▼
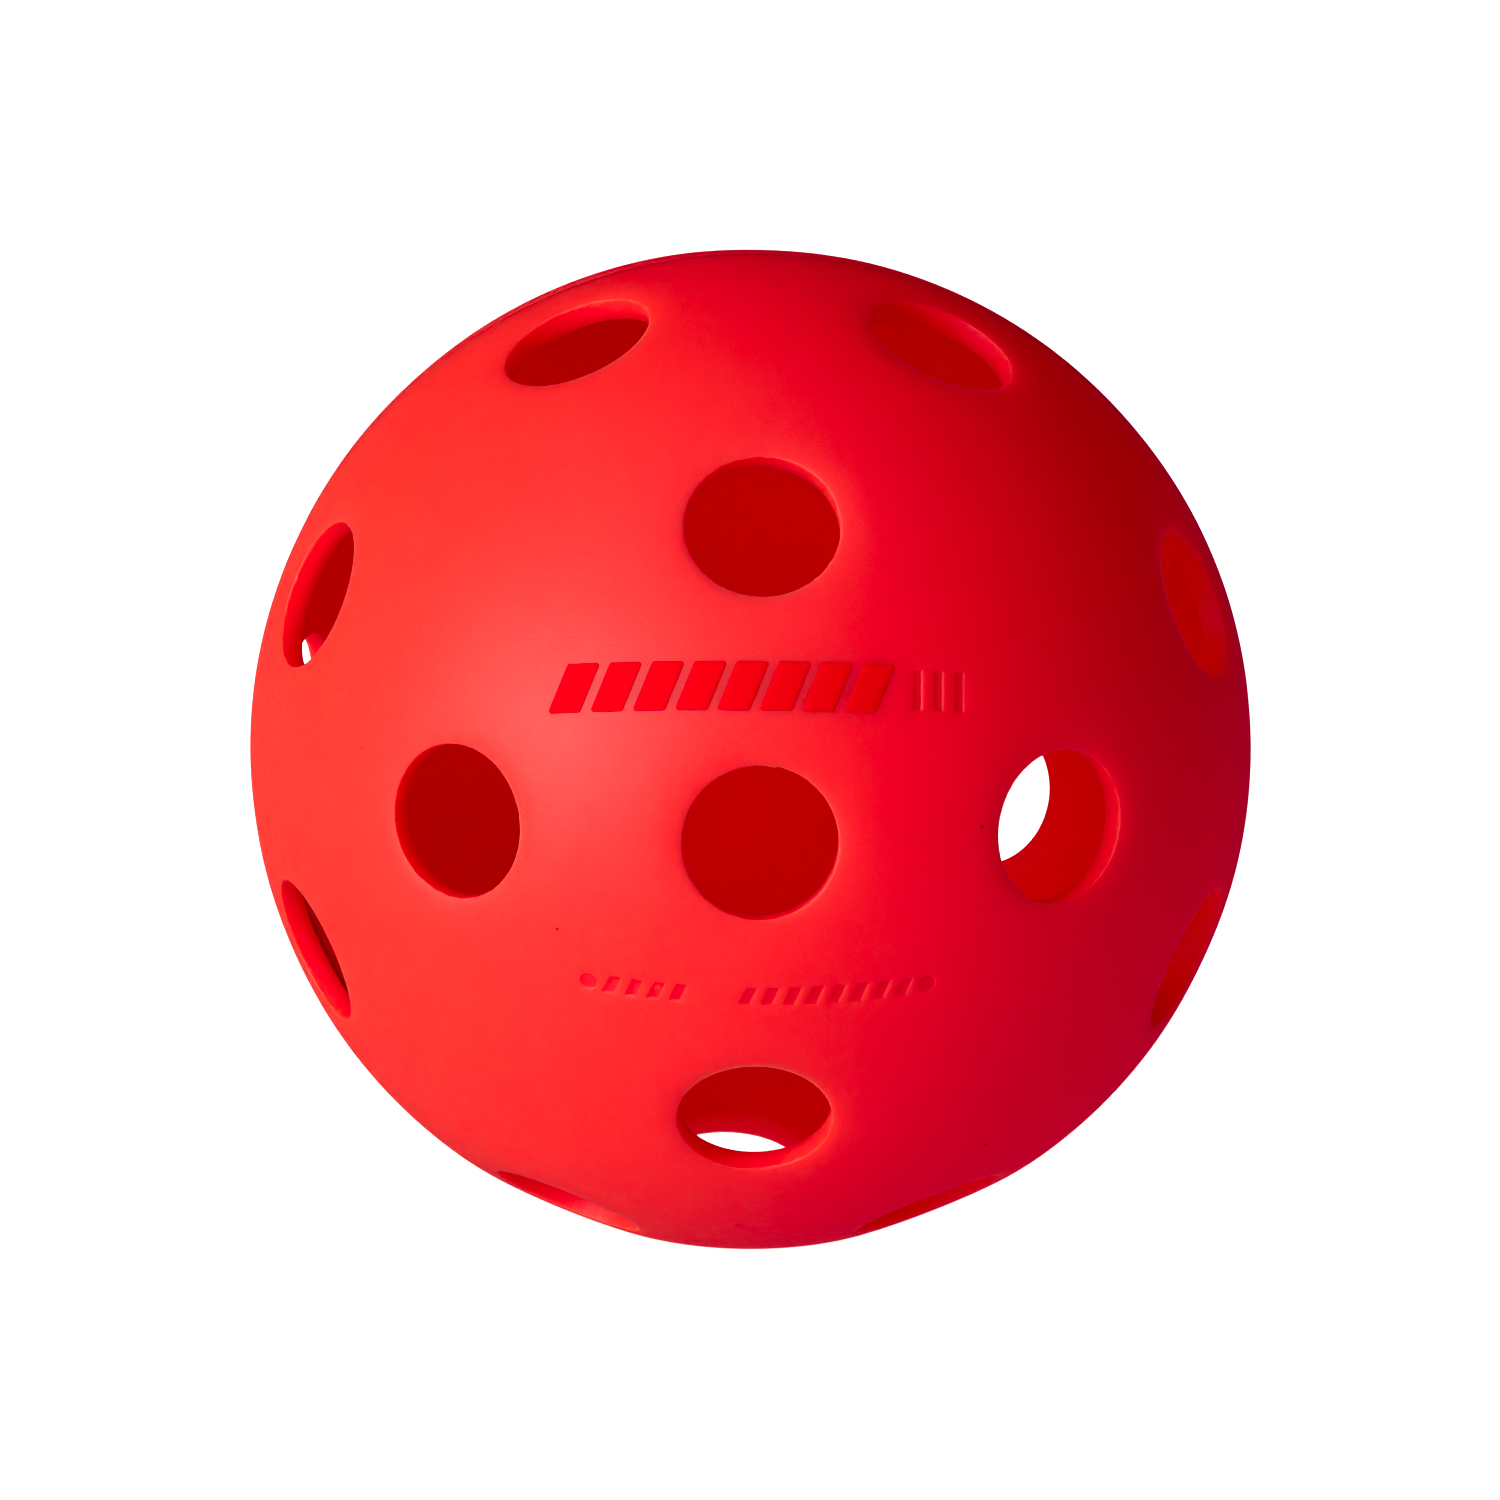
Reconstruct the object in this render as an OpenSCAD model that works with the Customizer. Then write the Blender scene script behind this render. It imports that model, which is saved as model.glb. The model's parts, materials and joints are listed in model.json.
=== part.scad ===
// Indoor pickleball ball: two perforated half mouldings welded at the equator.
// Origin at the ball's centre. The weld's axis is Y, the marked half faces -Y, +Z is up.

/* [Ball] */
// Outside diameter
ball_d = 74; // [72.9:0.1:75.4]
// Wall thickness of the mouldings
wall = 2; // [1.6:0.1:2.4]

/* [Holes] */
// Bore of every hole
hole_d = 11.2; // [10.4:0.1:11.8]
// Radius of the rounded outer lip of every hole
lip_r = 0.3; // [0.2:0.05:0.7]
// Angle from the pole to the ring of four holes
near_ring_angle = 36.4; // [35:0.1:37]
// Angle from the pole to the ring of eight holes
far_ring_angle = 72.2; // [70:0.1:74]
// Turn of the rear moulding, which brings its far holes close to the gaps of the front one
stagger = 24.1; // [20:0.1:25]

/* [Weld] */
// Width of the set melt between the two mouldings
weld_width = 0.5; // [0.3:0.1:0.8]
// Height of the melt above the ball's outer face
weld_ridge = 0.05; // [0.03:0.01:0.12]
// Radius of the bead inside the ball
bead_r = 0.55; // [0.45:0.05:0.9]

/* [Printed mark] */
// Angle from the pole up to the middle of the print
print_angle = 17.5; // [17:0.1:18]
// Width of the row of blocks
print_w = 23.2; // [20:0.2:24]
// Height of the blocks
print_h = 3.5; // [3:0.1:3.8]
// Number of blocks in the row
print_blocks = 8; // [6:1:10]
// Gap between one block and the next
print_gap = 0.7; // [0.5:0.1:1]
// Lean of the blocks and dashes from upright
lean = 22; // [0:1:30]
// Thickness of the ink film
ink = 0.05; // [0.04:0.01:0.1]

/* [Recessed marks] */
// Depth of the recessed marks
recess_depth = 0.15; // [0.1:0.01:0.25]
// Angle from the pole down to the line of dashes
line_angle = 17.8; // [17.4:0.1:18.2]
// Width of one dash
dash_w = 0.95; // [0.7:0.05:1.1]
// Height of one dash
dash_h = 1.5; // [1.2:0.1:1.7]
// Distance from one dash to the next
dash_pitch = 1.58; // [1.5:0.01:1.62]
// Dashes left of the break in the line
left_dashes = 4; // [3:1:4]
// Dashes right of the break in the line
right_dashes = 8; // [6:1:8]
// Width of the break in the line
dash_break = 3.4; // [2.6:0.1:3.6]
// Diameter of the round dimple at each end of the line
dimple_d = 1.4; // [1.2:0.1:1.6]
// Height of the three upright bars beside the print
bar_h = 3; // [2.6:0.1:3.4]
// Width of one upright bar
bar_w = 0.75; // [0.6:0.05:0.9]
// Distance from one upright bar to the next
bar_pitch = 1.5; // [1.3:0.1:1.6]

/* [Hidden] */
$fn = 96;
shell_color = [0.93, 0.03, 0.10];
weld_color = [0.85, 0.02, 0.09];
ink_color = [0.80, 0.0, 0.05];

r_out = ball_d / 2;
r_in = r_out - wall;
hole_r = hole_d / 2;
near_ring_count = 4;
far_ring_count = 2 * near_ring_count;
far_pitch = 360 / far_ring_count;
// A meridian that meets no hole: the surfaces of revolution start there.
clear_meridian = far_pitch;
// The lip's arc crosses the outer face at a small angle, with its crest this far above it.
lip_crest = 0.02;
lip_orbit = r_out + lip_crest - lip_r;
lip_x = hole_r + lip_r;
lip_z = sqrt(lip_orbit * lip_orbit - lip_x * lip_x);
// Tools that cut the wall reach this far past its faces.
reach = 2;
// The ridge of the weld is a circle segment as wide as the weld.
ridge_r = (weld_width * weld_width / 4 + weld_ridge * weld_ridge) / (2 * weld_ridge);
print_pitch = (print_w + print_gap) / print_blocks;
// The print and the upright bars to its right are one group, centred over the pole hole.
bar_count = 3;
bars_w = (bar_count - 1) * bar_pitch + bar_w;
bars_gap = 1.9;
group_w = print_w + bars_gap + bars_w;
print_x = (print_w - group_w) / 2;
bars_x = (group_w - bars_w) / 2;
dashes = left_dashes + right_dashes;
dimple_gap = 0.15;
line_w = dashes * dash_pitch + dash_break + 2 * (dimple_d + dimple_gap);

// Turns a moulding, whose pole is +Z, so that its pole faces -Y and its top stays up.
module in_ball() {
    rotate([90, 0, 0]) children();
}

// Carries its children from the pole to a place at the given angles.
module at(from_pole, around) {
    rotate([0, 0, around]) rotate([0, from_pole, 0]) children();
}

// Everything cut away for one hole on +Z: the bore, and the flare above its rounded lip.
module hole_tool() {
    flare = (r_out + reach) / lip_orbit;
    rotate_extrude() difference() {
        union() {
            translate([0, r_in - reach]) square([hole_r, wall + 2 * reach]);
            polygon([
                [0, lip_z],
                [lip_x, lip_z],
                [lip_x * flare, lip_z * flare],
                [0, lip_z * flare]
            ]);
        }
        translate([lip_x, lip_z]) circle(lip_r);
    }
}

// The plain cap: half of the hollow ball, stopping short of the equator by half the weld.
module cap() {
    rotate([0, 0, clear_meridian]) rotate_extrude() intersection() {
        difference() {
            circle(r_out);
            circle(r_in);
        }
        translate([0, weld_width / 2]) square(r_out);
    }
}

// One moulding: a cap with a pole hole and two rings of holes.
module moulding() {
    difference() {
        cap();
        hole_tool();
        for (i = [0 : near_ring_count - 1])
            at(near_ring_angle, i * 2 * far_pitch) hole_tool();
        for (i = [0 : far_ring_count - 1])
            at(far_ring_angle, (i + 0.5) * far_pitch) hole_tool();
    }
}

// A bar about its own middle, with its top leaning to the right.
module leaning_bar(w, h, angle) {
    shift = h / 2 * tan(angle);
    polygon([
        [-w / 2 - shift, -h / 2],
        [w / 2 - shift, -h / 2],
        [w / 2 + shift, h / 2],
        [-w / 2 + shift, h / 2]
    ]);
}

// The row of blocks in the print, flat.
module print_row() {
    for (i = [0 : print_blocks - 1])
        translate([print_x + (i - (print_blocks - 1) / 2) * print_pitch, 0])
            leaning_bar(print_pitch - print_gap, print_h, lean);
}

// The upright bars beside the print, flat.
module upright_bars() {
    for (i = [0 : bar_count - 1])
        translate([bars_x + (i - (bar_count - 1) / 2) * bar_pitch, 0])
            leaning_bar(bar_w, bar_h, 0);
}

// The line of dashes, flat: a dimple, two groups of dashes and a dimple.
module dash_line() {
    start = dimple_d + dimple_gap - line_w / 2;
    for (i = [0 : dashes - 1]) {
        past_break = i < left_dashes ? 0 : dash_break;
        translate([start + past_break + (i + 0.5) * dash_pitch, 0])
            leaning_bar(dash_w, dash_h, lean);
    }
    for (side = [-1, 1])
        translate([side * (line_w - dimple_d) / 2, 0]) circle(d = dimple_d);
}

// A flat outline carried straight through the wall, square to the ball at an angle above the pole.
module through_wall(above_pole) {
    rotate([-above_pole, 0, 0])
        translate([0, 0, r_in - 3 * reach])
            linear_extrude(wall + 4 * reach) children();
}

module front_half_shell() {
    color(shell_color) in_ball() difference() {
        moulding();
        difference() {
            union() {
                through_wall(-line_angle) dash_line();
                through_wall(print_angle) upright_bars();
            }
            sphere(r_out - recess_depth);
        }
    }
}

module rear_half_shell() {
    color(shell_color) in_ball()
        rotate([0, 0, -stagger]) rotate([180, 0, 0]) moulding();
}

// The weld's section: a strip through the wall with a low ridge outside and a round bead inside.
module weld_bead() {
    color(weld_color) in_ball() rotate([0, 0, clear_meridian]) rotate_extrude() {
        intersection() {
            translate([r_in - bead_r / 2, -weld_width / 2])
                square([wall + bead_r, weld_width]);
            union() {
                circle(r_out);
                translate([r_out + weld_ridge - ridge_r, 0]) circle(ridge_r);
            }
        }
        intersection() {
            translate([r_in, 0]) circle(bead_r);
            circle(r_in);
        }
    }
}

module printed_mark() {
    color(ink_color) in_ball() intersection() {
        through_wall(print_angle) print_row();
        difference() {
            sphere(r_out + ink);
            sphere(r_out);
        }
    }
}

front_half_shell();
rear_half_shell();
weld_bead();
printed_mark();
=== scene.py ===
"""Looks for a perforated indoor pickleball: two moulded half shells, their weld and a printed mark.

Lengths are in metres, and MM is a millimetre. In the moulding frame the pole hole is on +Z, +X is right
and +Y is up.
"""
import json
import math

import bmesh
import bpy
import numpy as np
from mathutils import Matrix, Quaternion, Vector
from mathutils.geometry import delaunay_2d_cdt

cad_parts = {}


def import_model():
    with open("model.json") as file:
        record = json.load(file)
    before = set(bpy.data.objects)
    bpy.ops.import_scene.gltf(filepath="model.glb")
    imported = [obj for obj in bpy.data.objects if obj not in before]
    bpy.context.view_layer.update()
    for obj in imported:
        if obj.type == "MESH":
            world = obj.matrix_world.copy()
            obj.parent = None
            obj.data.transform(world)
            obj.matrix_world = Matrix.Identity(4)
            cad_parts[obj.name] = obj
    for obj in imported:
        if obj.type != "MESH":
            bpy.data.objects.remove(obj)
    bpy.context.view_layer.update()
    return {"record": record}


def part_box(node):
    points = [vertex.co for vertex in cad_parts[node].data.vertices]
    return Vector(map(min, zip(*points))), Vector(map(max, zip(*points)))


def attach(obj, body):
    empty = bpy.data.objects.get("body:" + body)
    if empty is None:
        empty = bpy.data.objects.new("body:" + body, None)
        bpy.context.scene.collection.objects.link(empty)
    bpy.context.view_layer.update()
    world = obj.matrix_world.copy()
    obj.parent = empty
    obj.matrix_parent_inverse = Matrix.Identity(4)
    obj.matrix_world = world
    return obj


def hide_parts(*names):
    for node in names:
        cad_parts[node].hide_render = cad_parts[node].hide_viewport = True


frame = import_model()

# ---------------------------------------------------------------- sizes, from the frame
MM = 0.001
MOUNTS = {mount["name"]: mount for mount in frame["record"]["mounts"]}
POLE_HOLE = MOUNTS["front_pole_hole"]
BALL_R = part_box("front_half_shell")[1].z
HOLE_R = POLE_HOLE["dims"]["r_mm"] * MM
BORE_MID = abs(POLE_HOLE["pos_m"][1])
BORE_HALF = POLE_HOLE["dims"]["length_mm"] * MM / 2
INNER_R = math.hypot(BORE_MID - BORE_HALF, HOLE_R)
LIP_Z = BORE_MID + BORE_HALF
# The frame's lip is the circle that is tangent to the bore at LIP_Z and to the ball's outer face.
LIP_R = (BALL_R ** 2 - HOLE_R ** 2 - LIP_Z ** 2) / (2 * (BALL_R + HOLE_R))
WELD_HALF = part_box("rear_half_shell")[0].y
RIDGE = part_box("weld_bead")[1].z - BALL_R
BEAD_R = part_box("weld_bead")[1].y

# Hole rings of one moulding: angle from the pole, first hole's place and step around it, in degrees.
NEAR_RING = (36.4, 0.0, 90.0)
FAR_RING = (72.2, 22.5, 45.0)
STAGGER = 24.1

# Mesh fineness: points round a hole and round the weld, and steps between fill points
RIM_POINTS = 192
EDGE_POINTS = 576
FILL_STEP = 0.95 * MM
INNER_FILL_STEP = 1.3 * FILL_STEP
# Area that each of a set of evenly spread points takes up, in squares of their spacing
HEX_AREA = 0.866
LIP_STEPS, WALL_STEPS = 7, 4
RIDGE_STEPS, BEAD_STEPS = 6, 12
# Rings of points round each hole's rim, in steps away from it
RING_STEP, RINGS = 0.3 * MM, (1.0, 2.2, 3.7, 5.6, 8.0)
# Distances kept between the fill points and the weld face, and the band of points beside that face
EDGE_CLEAR, EDGE_BAND = 1.1 * MM, 0.5 * MM
# Distance kept between fill points and marks, and how far past a mark's outline it is checked
ART_CLEAR, ART_REACH = 0.3 * MM, 0.25 * MM

# The outer face sinks softly towards each hole and ends in a tighter lip than the frame's.
SINK_DEPTH, SINK_REACH = 0.3 * MM, 1.1 * MM
EDGE_R = 0.4 * LIP_R
# A slightly narrower bore makes up for the rims that lie lower.
BORE_R = HOLE_R - 0.05 * MM
SINK_SLOPE = math.atan(SINK_DEPTH / SINK_REACH)
# Direction of the lip's normal where it meets the outer face, and that place's radius and height
EDGE_START = math.pi / 2 - math.asin((BORE_R + EDGE_R) / BALL_R) + SINK_SLOPE
RIM_R = BORE_R + EDGE_R * (1 + math.cos(EDGE_START))
RIM_Z = math.sqrt((BALL_R - SINK_DEPTH) ** 2 - RIM_R ** 2)

# Rounding of the bore's inner end, size of the nicks round the rims, and gap beside the weld
INNER_ROUND = 0.05 * MM
RIM_RAGGED = 0.055 * MM
WELD_CLEARANCE = 0.008 * MM
# Overlap of the weld with the inner face, waver of its bead, and share of that waver on its ridge
WELD_OVERLAP, WELD_WAVE, RIDGE_SHARE = 0.02 * MM, 0.02 * MM, 0.15
FRONT_SEED, REAR_SEED, WELD_SEED = 26, 74, 7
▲
__WRITTEN INSTRUCTION__. Using the data above, reproduce exactly the lines from the line that contains "translate([r_in, 0]) circle(bead_r);" through the line that contains "for node in", including both.

__EXERCISE RESULT__.
            translate([r_in, 0]) circle(bead_r);
            circle(r_in);
        }
    }
}

module printed_mark() {
    color(ink_color) in_ball() intersection() {
        through_wall(print_angle) print_row();
        difference() {
            sphere(r_out + ink);
            sphere(r_out);
        }
    }
}

front_half_shell();
rear_half_shell();
weld_bead();
printed_mark();
=== scene.py ===
"""Looks for a perforated indoor pickleball: two moulded half shells, their weld and a printed mark.

Lengths are in metres, and MM is a millimetre. In the moulding frame the pole hole is on +Z, +X is right
and +Y is up.
"""
import json
import math

import bmesh
import bpy
import numpy as np
from mathutils import Matrix, Quaternion, Vector
from mathutils.geometry import delaunay_2d_cdt

cad_parts = {}


def import_model():
    with open("model.json") as file:
        record = json.load(file)
    before = set(bpy.data.objects)
    bpy.ops.import_scene.gltf(filepath="model.glb")
    imported = [obj for obj in bpy.data.objects if obj not in before]
    bpy.context.view_layer.update()
    for obj in imported:
        if obj.type == "MESH":
            world = obj.matrix_world.copy()
            obj.parent = None
            obj.data.transform(world)
            obj.matrix_world = Matrix.Identity(4)
            cad_parts[obj.name] = obj
    for obj in imported:
        if obj.type != "MESH":
            bpy.data.objects.remove(obj)
    bpy.context.view_layer.update()
    return {"record": record}


def part_box(node):
    points = [vertex.co for vertex in cad_parts[node].data.vertices]
    return Vector(map(min, zip(*points))), Vector(map(max, zip(*points)))


def attach(obj, body):
    empty = bpy.data.objects.get("body:" + body)
    if empty is None:
        empty = bpy.data.objects.new("body:" + body, None)
        bpy.context.scene.collection.objects.link(empty)
    bpy.context.view_layer.update()
    world = obj.matrix_world.copy()
    obj.parent = empty
    obj.matrix_parent_inverse = Matrix.Identity(4)
    obj.matrix_world = world
    return obj


def hide_parts(*names):
    for node in names:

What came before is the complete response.